Progress?

I hate to call it progress, as it doesn’t feel that way. Perhaps update is a more appropriate title? At any rate, here is what I have been up to Chez Benbow:

I get out of bed every day. This in itself takes a lot of effort. But I do it every day even though I don’t see the point. Add showering and eating to things I do that I don’t really care about, but feel I must do. I leave my house every day if only to necessitate the aforementioned showering. It’s bad enough being a 29 year old widow without looking homeless. So at least once a day I change out of my cat leggings and into something that is socially acceptable and walk out my front door and I face the outside world. I hate to do this as every time I open that door, I flash back to when I had to run outside to meet the ambulance as the paramedics tried to resuscitate Terry, and it serves as a visual reminder that the rest of the world keeps moving on, while I feel trapped in my grief. Sometimes I wonder as I walk through town if others look at me and know. Can they see that I’m a widow or do I just look sad? Am I putting on a normal face for the world? Doesn’t everyone walk through town crying? No?

Ninja does his best to keep me busy. His latest accomplishment is standing in the litter box and pooping outside of it – which serves as a momentary distraction and also a visual reminder that my life is, quite literally, shit. Ninja obviously has a deep grasp on his emotions, I only wish that he had a deep grasp on his upset stomach.

I am actively seeking out counseling. I have just gotten off of the phone with the last County organization that I have been referred to, to no avail.

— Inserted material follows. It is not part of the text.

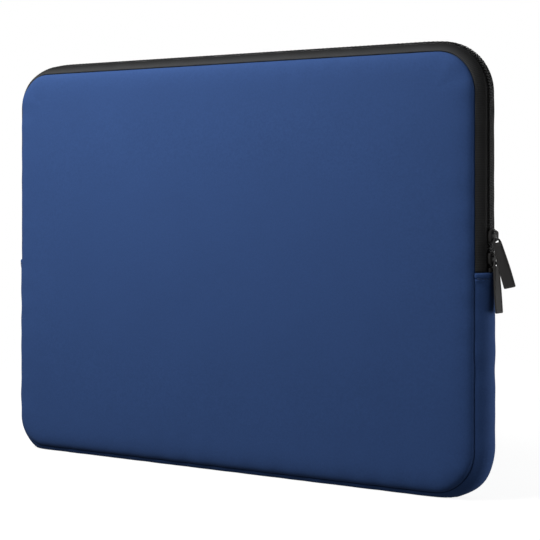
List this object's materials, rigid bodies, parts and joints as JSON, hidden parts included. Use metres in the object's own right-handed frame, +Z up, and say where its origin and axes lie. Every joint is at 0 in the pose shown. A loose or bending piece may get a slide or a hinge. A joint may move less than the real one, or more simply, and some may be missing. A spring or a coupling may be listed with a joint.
{
  "type": "laptop sleeve",
  "caption": "Zipped neoprene laptop sleeve with crowned panels, a gusset band, a coil zip over the top, sliders with pull tabs and a front that folds open.",
  "frame": {"origin": "centre of the flat strip along the bottom gusset that the sleeve stands on", "axes": "+Z up, +X along the width towards the sliders, +Y from the front panel to the back panel"},
  "size_m": [0.3721, 0.028, 0.2607],
  "materials": {
    "neoprene_blue": "fine knit face laminated to neoprene foam, matt with a soft sheen",
    "lining_knit": "short plush knit",
    "zip_tape": "woven polyester tape, matt",
    "zip_coil": "polyester monofilament, satin",
    "binding_tape": "ribbed binding tape",
    "thread_blue": "spun polyester thread",
    "black_coated_metal": "black enamel over die-cast zinc, satin",
    "spring_steel": "bare spring steel strip"
  },
  "bodies": {
    "shell": {"back_panel": "neoprene_blue", "back_lining": "lining_knit", "front_panel_lower": "neoprene_blue", "front_lining_lower": "lining_knit", "gusset_band": "neoprene_blue", "gusset_lining": "lining_knit", "zip_tape_back": "zip_tape", "zip_coil_back": "zip_coil", "zip_tape_front_right": "zip_tape", "zip_coil_front_right": "zip_coil", "zip_tape_front_left": "zip_tape", "zip_coil_front_left": "zip_coil", "back_seam_binding": "binding_tape", "front_seam_binding_lower": "binding_tape", "end_stop_right": "zip_coil", "end_stop_left": "zip_coil", "hem_stitching_right": "thread_blue", "hem_stitching_left": "thread_blue"},
    "flap": {"front_panel_upper": "neoprene_blue", "front_lining_upper": "lining_knit", "zip_tape_front_upper": "zip_tape", "zip_coil_front_upper": "zip_coil", "front_seam_binding_upper": "binding_tape"},
    "upper_slider": {"upper_slider_body": "black_coated_metal", "upper_slider_crown": "black_coated_metal", "upper_slider_pawl": "spring_steel"},
    "upper_pull": {"upper_pull_tab": "black_coated_metal"},
    "lower_slider": {"lower_slider_body": "black_coated_metal", "lower_slider_crown": "black_coated_metal", "lower_slider_pawl": "spring_steel"},
    "lower_pull": {"lower_pull_tab": "black_coated_metal"}
  },
  "joints": [
    {"name": "flap_fold", "type": "hinge", "parent": "shell", "child": "flap", "pos_m": [0, -0.014, 0.15665], "axis": [1, 0, 0], "range_deg": [0, 60]},
    {"name": "upper_slider_run", "type": "slide", "parent": "shell", "child": "upper_slider", "axis": [0, 0, 1], "range_m": [0, 0.076]},
    {"name": "upper_pull_swing", "type": "hinge", "parent": "upper_slider", "child": "upper_pull", "pos_m": [0.181, 0, 0.14795], "axis": [0, -1, 0], "range_deg": [0, 100]},
    {"name": "lower_slider_run", "type": "slide", "parent": "shell", "child": "lower_slider", "axis": [0, 0, 1], "range_m": [0, 0.0012]},
    {"name": "lower_pull_swing", "type": "hinge", "parent": "lower_slider", "child": "lower_pull", "pos_m": [0.181, 0, 0.13475], "axis": [0, -1, 0], "range_deg": [-3, 14]}
  ]
}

My last option is to seek out private therapy, which I am uncomfortable with for financial reasons – I hate to spend money right now until everything is sorted, but I can rest easy knowing that the Go Fund Me can help to cover the cost of therapy. Once again, thank you to everyone who has contributed. You are perhaps paying to help me keep my sanity. I will post updates when I find a bereavement counsellor. Soon, I hope.

Other than that, I spend a lot of time reading. Some books on bereavement, some not. I have watched the entire first season of The Blacklist, which is really good. There is a beautiful moment between Red, who has lost his family, and a character that has just lost someone they loved and Red says ‘It will be the first thing that you think about every morning when you wake up, until one day it’s the second thing you think about.’ I found this really moving. Strange that one of the best pieces of advice that I have received has come from a fictional character, but I find myself repeating it to myself most mornings when I wake up from nightmares having ripped the bed sheets off again. Seriously getting sick of remaking my bed each morning. I also listen to Kodaline’s All I Want while drinking either coffee or wine and cry. Such beauty to be found in music.

I went to school on Tuesday to meet with my head teacher, who recommended coming into school after hours to get the first trip back over and done with. It was really difficult, I found myself shaking on the drive in, but I did it. I caught up with some colleagues and even went out for a cup of coffee, which felt like such a normal thing to do. It made me hope that normal could be possible again. Even if I do cry into a cup of hot chocolate. I am grateful that they took me out. They said I was brave to come in to school again. I don’t feel brave. I feel very un-brave. I feel like a mess.

And so I am taking this day by day, although some days have to broken down into minute by minute just to get through. If this is progress, than I am making progress. It feels very much like survival at the moment. I have survived three weeks longer than I thought possible when Terry died. Surely that calls for celebratory chocolate? I agree completely.